Data segment:
****************

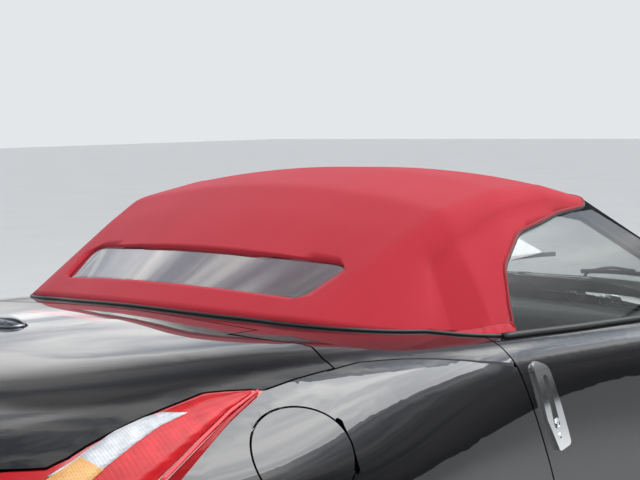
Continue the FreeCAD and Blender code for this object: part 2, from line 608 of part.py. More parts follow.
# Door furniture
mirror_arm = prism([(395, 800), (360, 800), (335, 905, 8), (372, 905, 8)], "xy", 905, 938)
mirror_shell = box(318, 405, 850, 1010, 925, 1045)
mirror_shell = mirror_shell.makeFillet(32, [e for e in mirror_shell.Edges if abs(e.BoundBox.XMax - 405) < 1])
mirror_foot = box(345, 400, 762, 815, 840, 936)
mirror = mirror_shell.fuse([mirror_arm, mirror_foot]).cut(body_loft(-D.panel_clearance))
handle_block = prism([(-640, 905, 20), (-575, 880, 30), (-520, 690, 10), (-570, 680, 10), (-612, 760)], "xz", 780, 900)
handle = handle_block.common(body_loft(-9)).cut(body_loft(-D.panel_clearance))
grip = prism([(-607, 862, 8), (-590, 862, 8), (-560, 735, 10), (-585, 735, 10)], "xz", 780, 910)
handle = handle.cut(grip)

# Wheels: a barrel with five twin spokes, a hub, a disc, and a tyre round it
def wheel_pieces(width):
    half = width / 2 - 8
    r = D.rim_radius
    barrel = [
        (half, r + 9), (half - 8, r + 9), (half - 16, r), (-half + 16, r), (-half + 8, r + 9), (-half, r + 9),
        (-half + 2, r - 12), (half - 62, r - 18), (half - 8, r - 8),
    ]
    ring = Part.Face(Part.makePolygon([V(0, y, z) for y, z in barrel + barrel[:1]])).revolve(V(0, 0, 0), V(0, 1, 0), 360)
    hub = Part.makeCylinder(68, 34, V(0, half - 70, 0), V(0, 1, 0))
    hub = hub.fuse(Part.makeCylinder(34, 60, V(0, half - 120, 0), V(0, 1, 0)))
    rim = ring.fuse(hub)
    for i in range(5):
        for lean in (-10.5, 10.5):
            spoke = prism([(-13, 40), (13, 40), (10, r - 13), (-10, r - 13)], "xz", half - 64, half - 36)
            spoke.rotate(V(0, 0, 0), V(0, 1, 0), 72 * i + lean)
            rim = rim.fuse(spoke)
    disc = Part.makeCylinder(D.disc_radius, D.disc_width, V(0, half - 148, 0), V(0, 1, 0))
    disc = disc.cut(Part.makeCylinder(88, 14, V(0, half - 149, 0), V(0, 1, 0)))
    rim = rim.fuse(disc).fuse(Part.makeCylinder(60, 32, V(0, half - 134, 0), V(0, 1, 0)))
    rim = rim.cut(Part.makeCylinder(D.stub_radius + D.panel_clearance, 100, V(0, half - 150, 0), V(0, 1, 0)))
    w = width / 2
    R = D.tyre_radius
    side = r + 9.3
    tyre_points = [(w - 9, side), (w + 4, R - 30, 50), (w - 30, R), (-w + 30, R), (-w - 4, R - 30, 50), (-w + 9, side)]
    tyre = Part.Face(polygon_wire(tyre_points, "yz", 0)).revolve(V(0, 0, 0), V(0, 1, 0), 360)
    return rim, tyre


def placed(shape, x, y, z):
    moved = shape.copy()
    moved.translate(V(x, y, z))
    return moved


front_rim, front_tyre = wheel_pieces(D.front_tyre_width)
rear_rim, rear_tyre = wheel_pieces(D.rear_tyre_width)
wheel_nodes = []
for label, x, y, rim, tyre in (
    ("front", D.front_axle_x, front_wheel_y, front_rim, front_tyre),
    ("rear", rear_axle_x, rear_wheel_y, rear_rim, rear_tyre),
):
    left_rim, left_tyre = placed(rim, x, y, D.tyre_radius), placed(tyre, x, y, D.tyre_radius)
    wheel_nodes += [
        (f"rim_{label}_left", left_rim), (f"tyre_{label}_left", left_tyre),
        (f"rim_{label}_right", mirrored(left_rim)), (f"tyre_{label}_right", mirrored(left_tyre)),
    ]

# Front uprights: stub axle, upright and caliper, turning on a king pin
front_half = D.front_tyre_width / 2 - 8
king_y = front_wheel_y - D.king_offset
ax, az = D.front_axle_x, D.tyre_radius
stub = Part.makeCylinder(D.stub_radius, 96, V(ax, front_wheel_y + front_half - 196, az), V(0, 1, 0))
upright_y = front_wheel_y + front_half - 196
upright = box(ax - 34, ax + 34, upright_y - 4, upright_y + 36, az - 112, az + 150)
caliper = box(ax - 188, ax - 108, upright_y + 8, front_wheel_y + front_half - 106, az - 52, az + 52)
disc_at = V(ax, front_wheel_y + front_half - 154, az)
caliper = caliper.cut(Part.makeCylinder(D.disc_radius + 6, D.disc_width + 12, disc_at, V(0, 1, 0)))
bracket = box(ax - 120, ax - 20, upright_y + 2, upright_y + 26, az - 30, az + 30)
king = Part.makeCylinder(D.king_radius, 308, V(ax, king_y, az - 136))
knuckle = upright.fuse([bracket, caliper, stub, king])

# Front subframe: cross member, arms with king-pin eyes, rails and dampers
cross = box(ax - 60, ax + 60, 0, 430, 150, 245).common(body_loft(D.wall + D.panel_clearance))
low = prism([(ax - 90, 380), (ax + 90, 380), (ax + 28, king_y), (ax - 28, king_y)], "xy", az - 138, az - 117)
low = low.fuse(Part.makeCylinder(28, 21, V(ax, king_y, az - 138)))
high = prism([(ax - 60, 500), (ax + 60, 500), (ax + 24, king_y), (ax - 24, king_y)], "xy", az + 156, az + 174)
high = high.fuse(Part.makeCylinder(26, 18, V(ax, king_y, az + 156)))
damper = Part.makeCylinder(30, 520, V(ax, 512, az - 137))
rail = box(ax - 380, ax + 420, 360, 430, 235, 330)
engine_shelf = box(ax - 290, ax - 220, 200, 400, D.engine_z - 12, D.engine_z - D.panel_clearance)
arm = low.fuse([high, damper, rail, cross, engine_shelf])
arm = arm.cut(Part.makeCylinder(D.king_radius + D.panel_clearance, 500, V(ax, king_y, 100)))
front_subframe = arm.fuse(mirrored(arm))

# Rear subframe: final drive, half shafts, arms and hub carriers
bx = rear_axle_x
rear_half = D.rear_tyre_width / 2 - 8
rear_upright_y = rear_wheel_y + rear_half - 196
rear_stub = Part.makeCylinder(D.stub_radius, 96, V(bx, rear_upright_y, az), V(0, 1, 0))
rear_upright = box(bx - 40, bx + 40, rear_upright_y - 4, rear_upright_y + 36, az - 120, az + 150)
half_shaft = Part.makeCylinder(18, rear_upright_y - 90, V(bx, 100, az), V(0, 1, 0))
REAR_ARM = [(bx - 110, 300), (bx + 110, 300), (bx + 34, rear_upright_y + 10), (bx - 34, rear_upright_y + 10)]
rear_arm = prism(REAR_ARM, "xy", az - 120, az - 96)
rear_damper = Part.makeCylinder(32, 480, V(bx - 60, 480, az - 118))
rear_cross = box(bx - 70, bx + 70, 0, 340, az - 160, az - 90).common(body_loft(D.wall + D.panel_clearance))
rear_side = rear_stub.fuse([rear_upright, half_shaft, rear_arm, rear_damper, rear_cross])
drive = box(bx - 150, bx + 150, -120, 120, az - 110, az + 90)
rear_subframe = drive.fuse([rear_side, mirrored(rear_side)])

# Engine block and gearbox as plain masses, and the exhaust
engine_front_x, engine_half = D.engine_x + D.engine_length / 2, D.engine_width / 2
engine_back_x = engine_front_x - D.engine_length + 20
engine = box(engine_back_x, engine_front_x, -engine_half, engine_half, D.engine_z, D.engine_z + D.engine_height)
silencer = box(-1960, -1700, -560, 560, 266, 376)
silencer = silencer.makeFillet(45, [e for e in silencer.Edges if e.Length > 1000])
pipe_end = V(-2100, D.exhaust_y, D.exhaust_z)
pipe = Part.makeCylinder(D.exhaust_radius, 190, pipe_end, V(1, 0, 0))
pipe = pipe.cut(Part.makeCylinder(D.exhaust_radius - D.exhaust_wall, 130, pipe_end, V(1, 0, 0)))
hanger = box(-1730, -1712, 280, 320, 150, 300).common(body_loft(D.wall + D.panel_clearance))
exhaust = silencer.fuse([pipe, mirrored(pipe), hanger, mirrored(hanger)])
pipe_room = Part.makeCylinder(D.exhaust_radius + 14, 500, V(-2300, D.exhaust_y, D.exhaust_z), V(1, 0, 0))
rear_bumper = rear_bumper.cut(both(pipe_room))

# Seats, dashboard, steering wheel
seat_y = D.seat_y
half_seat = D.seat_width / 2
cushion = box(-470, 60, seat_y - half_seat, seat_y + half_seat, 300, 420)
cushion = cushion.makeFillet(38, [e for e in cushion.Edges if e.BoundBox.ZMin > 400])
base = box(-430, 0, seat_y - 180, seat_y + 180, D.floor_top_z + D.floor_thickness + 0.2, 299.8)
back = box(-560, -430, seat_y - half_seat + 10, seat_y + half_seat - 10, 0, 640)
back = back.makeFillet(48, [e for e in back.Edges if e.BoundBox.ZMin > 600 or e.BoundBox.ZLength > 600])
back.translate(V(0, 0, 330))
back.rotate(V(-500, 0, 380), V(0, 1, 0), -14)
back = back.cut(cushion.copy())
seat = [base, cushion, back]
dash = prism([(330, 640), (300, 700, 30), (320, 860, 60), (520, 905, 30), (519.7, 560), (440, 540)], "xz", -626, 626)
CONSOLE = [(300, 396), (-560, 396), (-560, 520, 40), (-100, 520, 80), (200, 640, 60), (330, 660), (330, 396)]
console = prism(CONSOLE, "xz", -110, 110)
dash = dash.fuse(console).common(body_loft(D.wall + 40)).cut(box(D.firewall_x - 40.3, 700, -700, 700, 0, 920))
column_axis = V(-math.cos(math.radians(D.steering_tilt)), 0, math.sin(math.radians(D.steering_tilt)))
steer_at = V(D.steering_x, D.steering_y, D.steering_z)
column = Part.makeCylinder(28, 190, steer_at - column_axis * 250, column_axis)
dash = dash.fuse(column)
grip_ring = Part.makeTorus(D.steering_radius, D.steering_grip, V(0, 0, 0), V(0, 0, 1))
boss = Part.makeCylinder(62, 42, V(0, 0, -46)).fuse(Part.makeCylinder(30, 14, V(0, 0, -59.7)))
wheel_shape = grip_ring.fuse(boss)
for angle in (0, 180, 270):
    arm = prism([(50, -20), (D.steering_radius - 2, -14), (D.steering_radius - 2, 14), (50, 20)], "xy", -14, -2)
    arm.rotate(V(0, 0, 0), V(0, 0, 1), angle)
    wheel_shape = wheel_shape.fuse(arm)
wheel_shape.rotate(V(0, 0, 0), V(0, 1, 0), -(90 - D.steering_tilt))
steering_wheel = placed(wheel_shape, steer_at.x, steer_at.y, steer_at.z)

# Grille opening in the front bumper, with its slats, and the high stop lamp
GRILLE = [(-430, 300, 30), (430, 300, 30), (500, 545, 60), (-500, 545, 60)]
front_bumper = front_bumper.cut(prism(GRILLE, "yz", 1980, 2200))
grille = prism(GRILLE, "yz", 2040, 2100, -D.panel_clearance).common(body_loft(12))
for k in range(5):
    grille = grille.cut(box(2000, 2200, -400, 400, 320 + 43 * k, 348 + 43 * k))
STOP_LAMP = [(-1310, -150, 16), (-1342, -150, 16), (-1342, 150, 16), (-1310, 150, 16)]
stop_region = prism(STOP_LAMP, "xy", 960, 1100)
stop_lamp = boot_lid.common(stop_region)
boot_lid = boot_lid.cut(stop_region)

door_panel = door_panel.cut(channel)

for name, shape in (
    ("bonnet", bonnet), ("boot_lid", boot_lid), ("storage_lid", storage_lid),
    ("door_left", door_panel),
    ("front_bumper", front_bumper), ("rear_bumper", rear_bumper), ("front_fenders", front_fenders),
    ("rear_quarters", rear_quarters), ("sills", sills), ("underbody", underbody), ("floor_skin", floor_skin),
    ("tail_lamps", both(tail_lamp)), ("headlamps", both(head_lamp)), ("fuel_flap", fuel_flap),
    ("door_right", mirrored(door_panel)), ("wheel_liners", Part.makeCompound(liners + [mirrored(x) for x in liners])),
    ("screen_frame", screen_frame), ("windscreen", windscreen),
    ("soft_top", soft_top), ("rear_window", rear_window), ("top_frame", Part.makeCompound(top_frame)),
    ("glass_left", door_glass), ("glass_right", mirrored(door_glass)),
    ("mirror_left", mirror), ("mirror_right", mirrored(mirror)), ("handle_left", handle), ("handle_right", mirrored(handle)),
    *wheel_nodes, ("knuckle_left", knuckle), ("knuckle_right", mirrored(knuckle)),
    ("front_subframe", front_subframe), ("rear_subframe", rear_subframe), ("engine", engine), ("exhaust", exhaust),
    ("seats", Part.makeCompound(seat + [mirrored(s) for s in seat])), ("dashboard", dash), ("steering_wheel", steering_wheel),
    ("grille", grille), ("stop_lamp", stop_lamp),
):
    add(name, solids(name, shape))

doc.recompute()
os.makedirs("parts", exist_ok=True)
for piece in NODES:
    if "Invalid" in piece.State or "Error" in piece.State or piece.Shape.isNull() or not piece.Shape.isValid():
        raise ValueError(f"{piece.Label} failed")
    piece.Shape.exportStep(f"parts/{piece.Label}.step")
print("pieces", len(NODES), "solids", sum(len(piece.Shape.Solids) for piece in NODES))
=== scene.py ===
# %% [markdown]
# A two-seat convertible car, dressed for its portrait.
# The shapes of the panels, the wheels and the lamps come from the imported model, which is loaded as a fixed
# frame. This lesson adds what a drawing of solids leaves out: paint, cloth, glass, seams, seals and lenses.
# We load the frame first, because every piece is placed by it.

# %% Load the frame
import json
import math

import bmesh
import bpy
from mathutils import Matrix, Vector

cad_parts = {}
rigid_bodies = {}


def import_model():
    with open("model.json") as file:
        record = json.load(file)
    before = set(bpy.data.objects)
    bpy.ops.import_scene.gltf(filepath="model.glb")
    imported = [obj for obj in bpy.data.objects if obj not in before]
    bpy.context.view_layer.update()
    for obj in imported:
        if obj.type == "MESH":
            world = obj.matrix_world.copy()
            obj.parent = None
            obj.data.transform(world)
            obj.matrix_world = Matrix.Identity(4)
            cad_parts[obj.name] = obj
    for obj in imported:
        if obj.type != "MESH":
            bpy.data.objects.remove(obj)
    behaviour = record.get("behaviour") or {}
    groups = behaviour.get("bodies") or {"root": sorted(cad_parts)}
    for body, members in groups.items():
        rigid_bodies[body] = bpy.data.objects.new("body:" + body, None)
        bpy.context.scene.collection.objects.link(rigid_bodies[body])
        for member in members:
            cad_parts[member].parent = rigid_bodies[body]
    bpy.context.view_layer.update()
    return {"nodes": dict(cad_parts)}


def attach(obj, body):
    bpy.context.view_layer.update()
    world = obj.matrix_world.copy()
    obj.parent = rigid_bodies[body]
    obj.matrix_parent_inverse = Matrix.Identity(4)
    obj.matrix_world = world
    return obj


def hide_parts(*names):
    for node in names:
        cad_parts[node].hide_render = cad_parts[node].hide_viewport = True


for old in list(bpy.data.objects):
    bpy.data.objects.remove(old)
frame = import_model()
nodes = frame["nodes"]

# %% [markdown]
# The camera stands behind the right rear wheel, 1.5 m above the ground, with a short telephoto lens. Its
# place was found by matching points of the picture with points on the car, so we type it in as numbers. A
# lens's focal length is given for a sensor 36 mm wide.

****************

Written problem:
In the listing above, locate the line containing "doc.recompute()" and the line containing "bpy.data.objects.remove(obj)". Extract those two lines and every line between them, exactly as written, and only those.

Written answer:
doc.recompute()
os.makedirs("parts", exist_ok=True)
for piece in NODES:
    if "Invalid" in piece.State or "Error" in piece.State or piece.Shape.isNull() or not piece.Shape.isValid():
        raise ValueError(f"{piece.Label} failed")
    piece.Shape.exportStep(f"parts/{piece.Label}.step")
print("pieces", len(NODES), "solids", sum(len(piece.Shape.Solids) for piece in NODES))
=== scene.py ===
# %% [markdown]
# A two-seat convertible car, dressed for its portrait.
# The shapes of the panels, the wheels and the lamps come from the imported model, which is loaded as a fixed
# frame. This lesson adds what a drawing of solids leaves out: paint, cloth, glass, seams, seals and lenses.
# We load the frame first, because every piece is placed by it.

# %% Load the frame
import json
import math

import bmesh
import bpy
from mathutils import Matrix, Vector

cad_parts = {}
rigid_bodies = {}


def import_model():
    with open("model.json") as file:
        record = json.load(file)
    before = set(bpy.data.objects)
    bpy.ops.import_scene.gltf(filepath="model.glb")
    imported = [obj for obj in bpy.data.objects if obj not in before]
    bpy.context.view_layer.update()
    for obj in imported:
        if obj.type == "MESH":
            world = obj.matrix_world.copy()
            obj.parent = None
            obj.data.transform(world)
            obj.matrix_world = Matrix.Identity(4)
            cad_parts[obj.name] = obj
    for obj in imported:
        if obj.type != "MESH":
            bpy.data.objects.remove(obj)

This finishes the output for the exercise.